Dual control of RegX3 transcriptional activity by SenX3 and PknB
- Authors
- Park, Eun-Jin; Kwon, Yu-Mi; Lee, Jin-Won; Kang, Ho-Young; Oh, Jeong-Il
- Issue Date
- Jul-2019
- Publisher
- American Society for Biochemistry and Molecular Biology Inc.
- Keywords
- mycobacteria; Mycobacterium smegmatis; Mycobacterium tuberculosis; serine; threonine protein kinase; signal transduction; transcription regulation; SenX3-RegX3; two-component system
- Citation
- Journal of Biological Chemistry, v.294, no.28, pp 11023 - 11034
- Pages
- 12
- Indexed
- SCIE
SCOPUS
- Journal Title
- Journal of Biological Chemistry
- Volume
- 294
- Number
- 28
- Start Page
- 11023
- End Page
- 11034
- URI
- https://scholarworks.bwise.kr/hanyang/handle/2021.sw.hanyang/13383
- DOI
- 10.1074/jbc.RA119.008232
- ISSN
- 0021-9258
1083-351X
- Abstract
- The mycobacterial SenX3-RegX3 two-component system consists of the SenX3 sensor histidine kinase and its cognate RegX3 response regulator. This system is a phosphorelay-based regulatory system involved in sensing environmental P-i levels and induction of genes required for P-i acquisition under P-i-limiting conditions. Here we demonstrate that overexpression of the kinase domain of Mycobacterium tuberculosis PknB (PknB-KDMtb) inhibits the transcriptional activity of RegX3 of both M. tuberculosis and Mycobacterium smegmatis (RegX3(Mtb) and RegX3(Ms), respectively).
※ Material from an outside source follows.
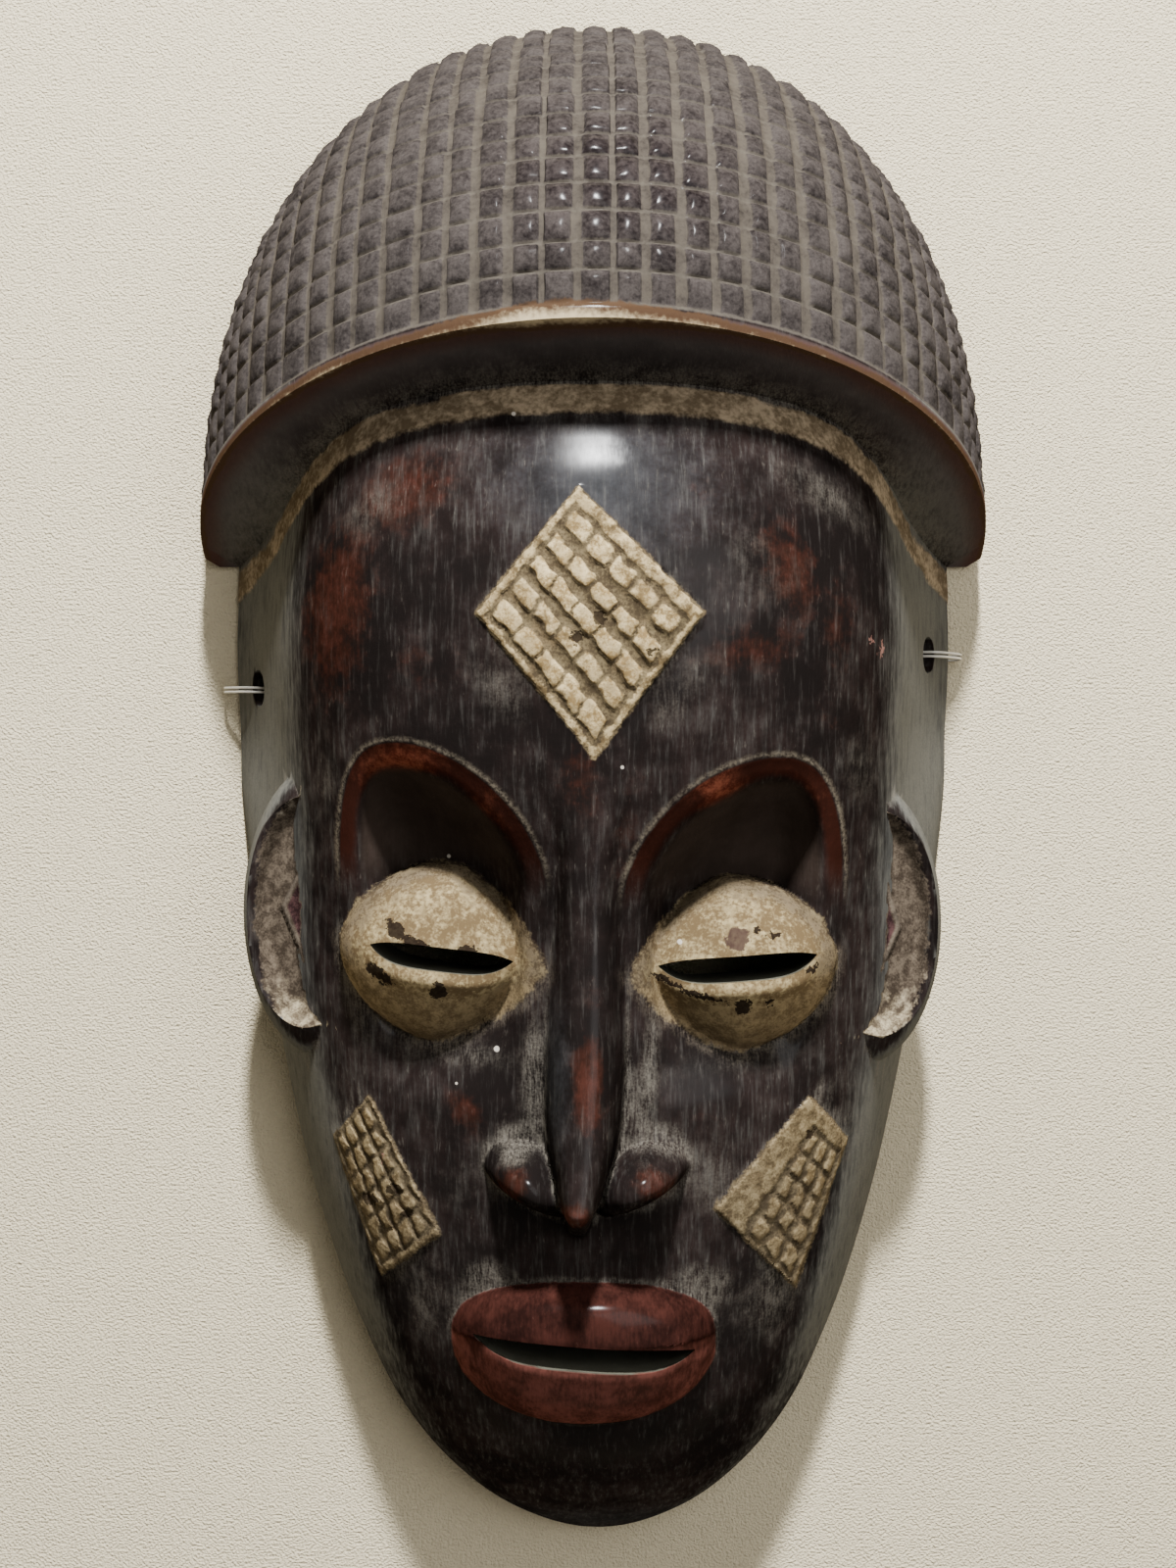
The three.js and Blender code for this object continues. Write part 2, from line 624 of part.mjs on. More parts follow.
function makeHair() {
  const angles = [];
  for (let i = 0; i <= HAIR_COLUMNS; i += 1) angles.push(Math.PI * (i / HAIR_COLUMNS - 0.5));
  const rows = [HAIR_MARGIN];
  for (let i = 0; i < HAIR_FRONT_ROWS; i += 1) rows.push(rows.at(-1) + HAIR_ROW_PITCH);
  for (let i = 0; i < HAIR_BACK_ROWS; i += 1) rows.push(rows.at(-1) + HAIR_BACK_PITCH);
  const quilt = blockQuilt(hairPoint, angles, rows, HAIR_HALF_GROOVE / RIM_RISE, HAIR_GROOVE_DEPTH, 0);
  const { points, triangles, crossing } = quilt;
  const addLine = (make) => angles.map((angle) => points.push(make(angle)) - 1);
  const joinLines = (low, high) => {
    for (let i = 0; i + 1 < angles.length; i += 1) {
      triangles.push([low[i], low[i + 1], high[i + 1]], [low[i], high[i + 1], high[i]]);
    }
  };
  const margin = addLine((angle) => hairPoint(angle, RIM_LIP, 0));
  const ledgeEdge = addLine((angle) => hairPoint(angle, 0, -RIM_LIP));
  joinLines(margin, crossing.map((column) => column[0]));
  joinLines(ledgeEdge, margin);
  const last = angles.length - 1;
  const border = [
    ...ledgeEdge,
    margin[last],
    ...crossing[last],
    ...crossing.slice(0, last).reverse().map((column) => column.at(-1)),
    ...crossing[0].slice(0, -1).reverse(),
    margin[0],
  ];
  const lean = RIM_LEAN / RIM_RISE;
  const apexY = RIM_FOOT_Y - (RIM_FOOT_Z + HAIR_ROOT_DEPTH) * lean - RIM_LIP;
  const apex = new THREE.Vector3(0, apexY, -HAIR_ROOT_DEPTH);
  return closeToPoint({ points, triangles, border }, apex);
}

// Hollow of the back, a smooth dome under the face and the head
const hollowHalfWidth = domeThrough([
  [HOLLOW_CHIN_Y, 0], [-157, 25], [-140, 38.5], [-118, 49], [-90, 58.5], [-60, 65.5], [-20, 73],
  [28, 77.5], [60, 78], [100, 75.5], [130, 62], [152, 41], [HOLLOW_TOP_Y, 0],
]);
const hollowHeight = domeThrough([
  [HOLLOW_CHIN_Y, 0], [-160, 21], [-140, 38], [-110, 47.5], [-80, 50], [-50, 49], [-22, 48],
  [5, 55], [30, 70], [48, 75], [75, 73], [115, 61], [150, 36], [HOLLOW_TOP_Y, 0],
]);

function makeHollow() {
  const across = HOLLOW_ACROSS;
  const along = HOLLOW_ALONG;
  const points = [];
  const triangles = [];
  for (let j = 1; j < along; j += 1) {
    const y = lerp((HOLLOW_TOP_Y + HOLLOW_CHIN_Y) / 2, HOLLOW_TOP_Y, -Math.cos((Math.PI * j) / along));
    for (let i = 0; i <= across; i += 1) {
      const part = -Math.cos((Math.PI * i) / across);
      const x = chinShift(y) + part * hollowHalfWidth(y);
      points.push(new THREE.Vector3(x, y, hollowHeight(y) * sectionShape(Math.abs(part), y)));
    }
  }
  const row = across + 1;
  for (let j = 0; j + 2 < along; j += 1) {
    for (let i = 0; i < across; i += 1) {
      const a = j * row + i;
      triangles.push([a, a + 1, a + row + 1], [a, a + row + 1, a + row]);
    }
  }
  const chin = points.push(new THREE.Vector3(chinShift(HOLLOW_CHIN_Y), HOLLOW_CHIN_Y, 0)) - 1;
  const head = points.push(new THREE.Vector3(0, HOLLOW_TOP_Y, 0)) - 1;
  const lastRow = (along - 2) * row;
  for (let i = 0; i < across; i += 1) {
    triangles.push([chin, i + 1, i], [head, lastRow + i, lastRow + i + 1]);
  }
  const border = [chin];
  for (let j = 0; j < along - 1; j += 1) border.push(j * row + across);
  border.push(head);
  for (let j = along - 2; j >= 0; j -= 1) border.push(j * row);
  return closeToPoint({ points, triangles, border }, new THREE.Vector3(0, 0, HOLLOW_APEX_Z));
}

// Everything under the floor goes, and the rim is bowed up along the temples
function makeFloorCut() {
  const shape = new THREE.Shape();
  const radius = (BOW_HALF_LENGTH ** 2 + BOW_HEIGHT ** 2) / (2 * BOW_HEIGHT);
  const halfTurn = Math.asin(BOW_HALF_LENGTH / radius);
  const reach = CUT_REACH;
  shape.moveTo(-reach, -reach);
  shape.lineTo(reach, -reach);
  shape.lineTo(reach, 0);
  const up = Math.PI / 2;
  shape.absarc(BOW_CENTRE_Y, BOW_HEIGHT - radius, radius, up - halfTurn, up + halfTurn, false);
  shape.lineTo(-reach, 0);
  const settings = { depth: 2 * reach, bevelEnabled: false, curveSegments: BOW_SEGMENTS };
  const geometry = new THREE.ExtrudeGeometry(shape, settings);
  geometry.rotateY(Math.PI / 2);
  geometry.rotateX(Math.PI / 2);
  geometry.translate(-reach, 0, 0);
  return solidOf(geometry);
}

// A pointed slot straight through the wood, from below the floor to above the face
function makeSlot({ from, to, rise, sag }) {
  const start = new THREE.Vector2(...from);
  const end = new THREE.Vector2(...to);
  const half = start.distanceTo(end) / 2;
  const shape = new THREE.Shape();
  shape.moveTo(half, 0);
  shape.quadraticCurveTo(0, 2 * rise, -half, 0);
  shape.quadraticCurveTo(0, -2 * sag, half, 0);
  const settings = { depth: SLOT_LENGTH, bevelEnabled: false, curveSegments: SLOT_SEGMENTS };
  const geometry = new THREE.ExtrudeGeometry(shape, settings);
  geometry.rotateZ(end.clone().sub(start).angle());
  geometry.translate((start.x + end.x) / 2, (start.y + end.y) / 2, SLOT_FOOT_Z);
  return solidOf(geometry);
}

// A drilled hole through the side wall for the line
function makeSideHole({ side, hole }) {
  const geometry = new THREE.CylinderGeometry(HOLE_RADIUS, HOLE_RADIUS, HOLE_LENGTH, HOLE_SIDES);
  geometry.rotateZ(Math.PI / 2);
  geometry.rotateY(-side * HOLE_TILT);
  geometry.translate(side * HOLE_REACH, hole, HOLE_Z);
  return solidOf(geometry);
}

// One ellipsoid of an ear
function earEllipsoid({ side, ear }, { inward, z, radii, around, down }, halfHeight) {
  const geometry = new THREE.SphereGeometry(1, around, down);
  geometry.scale(radii[0], halfHeight, radii[1]);
  geometry.translate(ear.reach - side * inward, (ear.top + ear.bottom) / 2, z);
  return solidOf(geometry);
}

// An ear: a cup on the side wall, open to the front, with a small leaf of wood inside it
function makeEar(half) {
  const halfHeight = (half.ear.top - half.ear.bottom) / 2;
  const shell = earEllipsoid(half, EAR_SHELL, halfHeight);
  const cup = earEllipsoid(half, EAR_CUP, halfHeight - EAR_CUP.wall);
  const leaf = earEllipsoid(half, EAR_LEAF, halfHeight * EAR_LEAF.share);
  return shell.subtract(cup).add(leaf);
}

// A lozenge panel: rows of small raised blocks that stand on the skin
function panelPlace(corners) {
  return (s, t, lift) => {
    const x = lerp(lerp(corners[0][0], corners[1][0], s), lerp(corners[3][0], corners[2][0], s), t);
    const y = lerp(lerp(corners[0][1], corners[1][1], s), lerp(corners[3][1], corners[2][1], s), t);
    return new THREE.Vector3(x, y, bareSkin(x, y) + PANEL_PROUD + lift);
  };
}

function evenLines(count, from, to) {
  return Array.from({ length: count + 1 }, (_, i) => lerp(from, to, i / count));
}

function makePanel({ corners, count, margin }) {
  const across = new THREE.Vector2(...corners[1]).distanceTo(new THREE.Vector2(...corners[0]));
  const place = panelPlace(corners);
  const sLines = evenLines(count[0], 0, 1);
  const tLines = evenLines(count[1], margin, 1);
  if (margin > 0) tLines.unshift(0);
  const plainRows = margin > 0 ? 1 : 0;
  const depth = PANEL_PROUD - PANEL_FLOOR;
  const quilt = blockQuilt(place, sLines, tLines, PANEL_HALF_GROOVE / across, depth, plainRows);
  return closeToPoint(quilt, place(0.5, 0.5, -PANEL_ROOT));
}

// The carved block
function makeMask() {
  let wood = makeFace().add(makeLips());
  for (const half of SIDES) wood = wood.add(makeEye(half)).add(makeNoseWing(half));
  for (const panel of [FOREHEAD_PANEL, LEFT.panel, RIGHT.panel]) wood = wood.add(makePanel(panel));
  wood = wood.add(makeHair());
  for (const half of SIDES) wood = wood.add(makeEar(half));
  wood = wood.subtract(makeHollow()).subtract(makeFloorCut()).subtract(makeSlot(MOUTH_SLOT));
  for (const half of SIDES) wood = wood.subtract(makeSlot(half.slit)).subtract(makeSideHole(half));
  return wood;
}

// Where the line runs round the rim on one side, from inside the hollow outward
function turnsRound({ side, hole }) {
  const points = [];
  for (let turn = 0; turn < LINE_TURNS; turn += 1) {
    LINE_TURN.forEach(([x, z], k) => {
      const along = turn + k / LINE_TURN.length - LINE_TURNS / 2;
      points.push(new THREE.Vector3(side * x, hole - side * LINE_PITCH * along, z));
    });
  }
  return points;
}

function makeLine() {
  const slack = LINE_SLACK.map((place) => new THREE.Vector3(...place));
  const route = new THREE.CatmullRomCurve3([...turnsRound(LEFT), ...slack, ...turnsRound(RIGHT).reverse()]);
  const shape = new THREE.Shape();
  for (let i = 0; i < LINE_SIDES; i += 1) {
    const turn = (2 * Math.PI * i) / LINE_SIDES;
    const corner = [(Math.cos(turn) * LINE_DIAMETER) / 2, (Math.sin(turn) * LINE_DIAMETER) / 2];
    if (i === 0) shape.moveTo(...corner);
    else shape.lineTo(...corner);
  }
  const settings = { steps: LINE_STEPS, bevelEnabled: false, extrudePath: route, curveSegments: 1 };
  return solidOf(new THREE.ExtrudeGeometry(shape, settings));
}

// The knot at an end of the line, close by the inner mouth of the hole
function makeKnot({ side, hole }) {
  const geometry = new THREE.IcosahedronGeometry(KNOT_RADIUS, 0);
  geometry.translate(side * KNOT_PLACE[0], hole + side * LINE_PITCH * (LINE_TURNS / 2), KNOT_PLACE[1]);
  return solidOf(geometry);
}

function geometryOf(solid) {
  const mesh = solid.getMesh();
  const geometry = new THREE.BufferGeometry();
  const positions = [];
  for (let i = 0; i < mesh.numVert; i += 1) {
    positions.push(...mesh.vertProperties.slice(i * mesh.numProp, i * mesh.numProp + 3));
  }
  geometry.setAttribute('position', new THREE.Float32BufferAttribute(positions, 3));
  geometry.setIndex([...mesh.triVerts]);
  return geometry;
}

const stainedWood = new THREE.MeshStandardMaterial({ color: '#2b2322', roughness: 0.5, metalness: 0 });
const paleLine = new THREE.MeshStandardMaterial({ color: '#d8d2c4', roughness: 0.45, metalness: 0 });

function named(name, geometry, material) {
  const mesh = new THREE.Mesh(geometry, material);
  mesh.name = name;
  return mesh;
}

const africanMask = new THREE.Group();
africanMask.add(named('mask', geometryOf(makeMask()), stainedWood));
africanMask.add(named('hanging_line', geometryOf(makeLine()), paleLine));
africanMask.add(named('line_knot_left', geometryOf(makeKnot(LEFT)), paleLine));
africanMask.add(named('line_knot_right', geometryOf(makeKnot(RIGHT)), paleLine));

export default africanMask;
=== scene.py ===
from math import cos, hypot, pi, radians, sin

import bmesh
import bpy
import numpy as np
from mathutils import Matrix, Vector, kdtree


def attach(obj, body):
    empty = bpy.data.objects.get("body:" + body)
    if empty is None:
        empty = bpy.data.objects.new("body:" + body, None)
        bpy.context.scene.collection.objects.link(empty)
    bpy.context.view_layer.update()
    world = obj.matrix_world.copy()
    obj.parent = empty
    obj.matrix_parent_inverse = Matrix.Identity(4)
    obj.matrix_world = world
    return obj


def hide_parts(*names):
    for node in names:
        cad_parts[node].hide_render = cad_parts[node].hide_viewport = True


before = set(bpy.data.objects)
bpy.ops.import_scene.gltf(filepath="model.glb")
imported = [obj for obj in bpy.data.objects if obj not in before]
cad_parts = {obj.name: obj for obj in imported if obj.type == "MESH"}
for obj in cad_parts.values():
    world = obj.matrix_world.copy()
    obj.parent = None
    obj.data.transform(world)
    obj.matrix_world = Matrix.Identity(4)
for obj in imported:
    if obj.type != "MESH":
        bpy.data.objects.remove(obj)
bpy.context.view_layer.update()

scene = bpy.context.scene

# Camera. It looks straight down on the mask, as it lies on its back, from 580 mm over the floor.
# Its sensor is fitted to the height of the picture, along the length of the mask.
camera_data = bpy.data.cameras.new("camera")
camera_data.sensor_fit = "VERTICAL"
camera_data.sensor_height = 36
camera_data.lens = 54
camera_data.clip_start = 0.01
camera = bpy.data.objects.new("camera", camera_data)
camera.location = (-0.0012, -0.0005, 0.58)
scene.collection.objects.link(camera)
scene.camera = camera

# Hanging line. One 0.35 m length of clear nylon monofilament, 0.6 mm thick. It is wound twice
# round the rim through each side hole, lies slack across the open back, and ends in a knot.
MM = 0.001
LINE_DIAMETER = 0.6
LINE_PITCH = 1
# One turn round the rim, as distance from the mask's middle and height over the floor.
LINE_TURN = [
    (70.6, 6.7), (76.5, 9.7), (82.4, 13.2), (86.8, 10.2), (89.9, 5.4),
    (89.3, 1.4), (83, 1.1), (76, 1.1), (71.8, 2.6),
]
LINE_SLACK = [(-56, 19, 0.7), (-22, 14, 0.7), (20, 37, 0.7), (56, 35, 0.7)]
TURNS_ROUND_RIM = 2
LEFT_HOLE, RIGHT_HOLE = 22.5, 30.5


def linear(code):
    """An sRGB hex colour as the linear RGBA that the shaders take."""
    parts = [int(code[i:i + 2], 16) / 255 for i in (1, 3, 5)]
    return (*[c / 12.92 if c <= 0.04045 else ((c + 0.055) / 1.055) ** 2.4 for c in parts], 1)


def add(tree, kind, links=None, **settings):
    """One node, with its settings by name and its inputs by socket name or number."""
    made = tree.nodes.new(kind)
    for name, value in settings.items():
        setattr(made, name, value)
    for socket, value in (links or {}).items():
        if isinstance(value, bpy.types.Node):
            value = value.outputs[0]
        if isinstance(value, bpy.types.NodeSocket):
            tree.links.new(value, made.inputs[socket])
        else:
            made.inputs[socket].default_value = value
    return made


def new_material(name):
    made = bpy.data.materials.new(name)
    made.use_nodes = True
    made.node_tree.nodes.clear()
    return made, made.node_tree


def turns_round(side, hole):
    points = []
    for turn in range(TURNS_ROUND_RIM):
        for k, (x, z) in enumerate(LINE_TURN):
            along = turn + k / len(LINE_TURN) - TURNS_ROUND_RIM / 2
            points.append((side * x, hole - side * LINE_PITCH * along, z))
    return points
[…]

Mass spectrometry results, along with those of in vitro phosphorylation and complementation analyses, revealed that PknB kinase activity inhibits the transcriptional activity of RegX3(Mtb) through phosphorylation events at Thr-100, Thr-191, and Thr-217. Electrophoretic mobility shift assays disclosed that phosphorylation of Thr-191 and Thr-217 abolishes the DNA-binding ability of RegX3(Mtb) and that Thr-100 phosphorylation likely prevents RegX3(Mtb) from being activated through conformational changes induced by SenX3-mediated phosphorylation. We propose that the convergence of the PknB and SenX3-RegX3 signaling pathways might enable mycobacteria to integrate environmental P-i signals with the cellular replication state to adjust gene expression in response to P-i availability.